Read The Ley Hunter, if you can. Sadly, it has temporarily ceased publication, though a revival is planned. (To acquire a copy please contact the author via Cicerone Press.) Acquire your own dowsing rods (The Centre for Alternative Technology, Machynlleth, Powys SY20 9AZ sells them), buy a good compass and those most valuable keys to the countryside, the Ordnance Survey maps (Pathfinder maps are being replaced with Explorers) and walk the spirit paths yourselves. Details of the Ramblers in Wales are available from Ty’r Cerddwyr, High Street, Gresford, Wrecsam LL12 8PT.

Late 1999 saw the publication of a book by the last editor of The Ley Hunter magazine. Danny Sullivan’s Ley Lines reaffirmed its author’s belief in leys. This book also announced the formation of The Society of Ley Hunters, PO Box 1634, Hassocks BN6 8BZ. An excellent little book also published in 1999 was Leylines by Philip Heselton, founder editor of The Ley Hunter magazine in 1965.

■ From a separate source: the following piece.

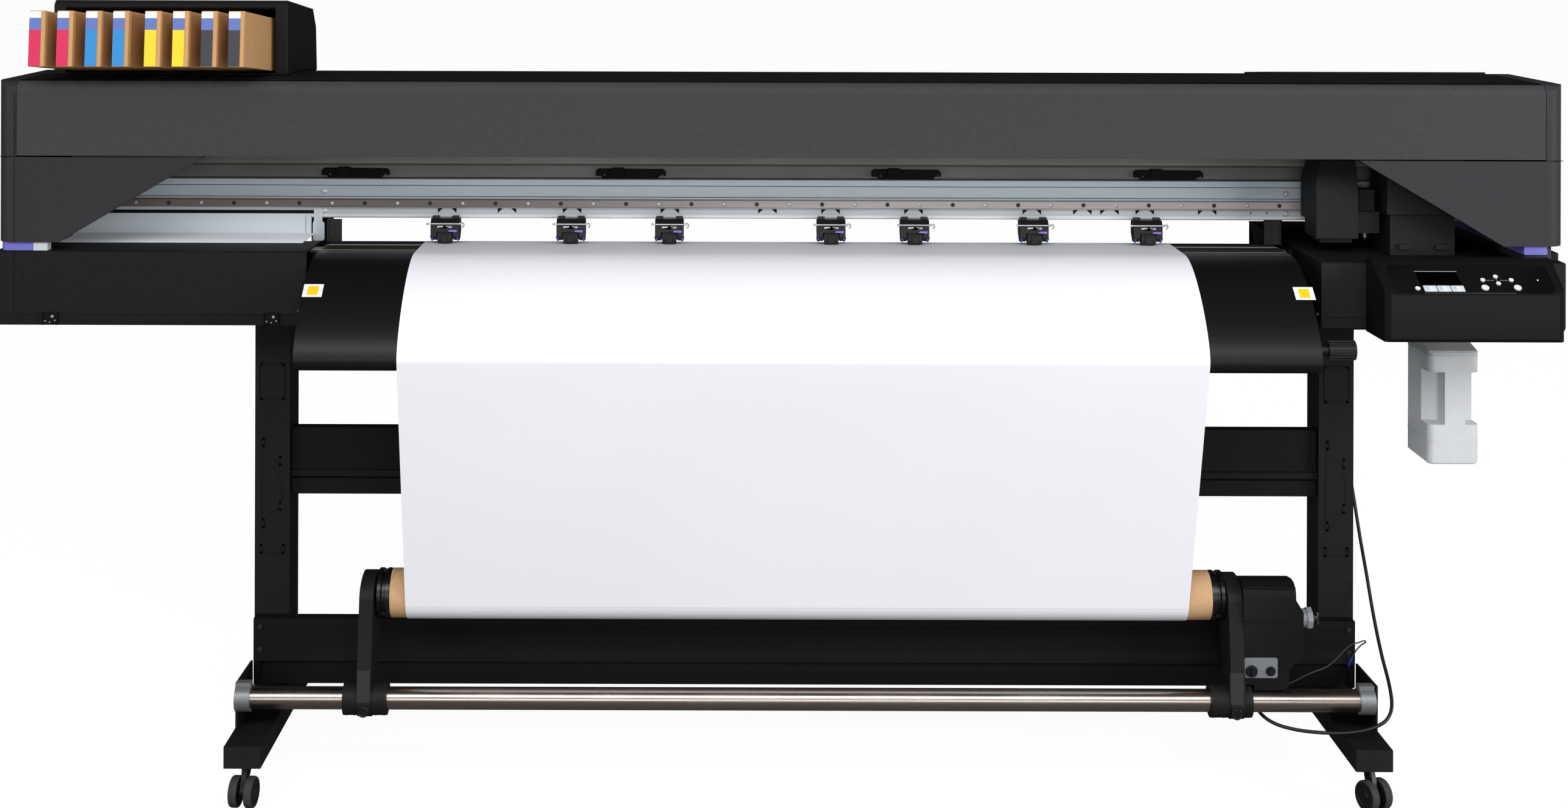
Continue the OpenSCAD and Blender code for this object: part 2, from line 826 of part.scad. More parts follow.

Spirit paths have been the subject of much debate as, inevitably, the human mind attempts to reduce to words, even dogma, what belongs to a greater sphere than we can envisage. Cynics claim that they are the product of our own imagination, though perhaps it is their own blinkers that prevent the light from shining in. People who are ruled by fear don’t want to know about spirit. Our minds act as filters and erect barriers to things that threaten our belief structures. We can perceive such subliminal information in our dreams, however, while a positive attitude counts for much, as does a relaxed open-mindedness and a child-like concentration. This is an acceptance of the spark of divinity within each soul. Becoming aware of the subconscious is easier in the country, away from desensitising city life.

This book has a selection of spirit paths (by my reckoning) for you to sample. It is far from being comprehensive. I’ve just dipped into a vast ocean. I hope I haven’t imposed my dowsed lines on the land. I tried to listen to it. If I may venture a belief, it is that this is a living land and our acknowledgement of its spirit paths may lead us to love it.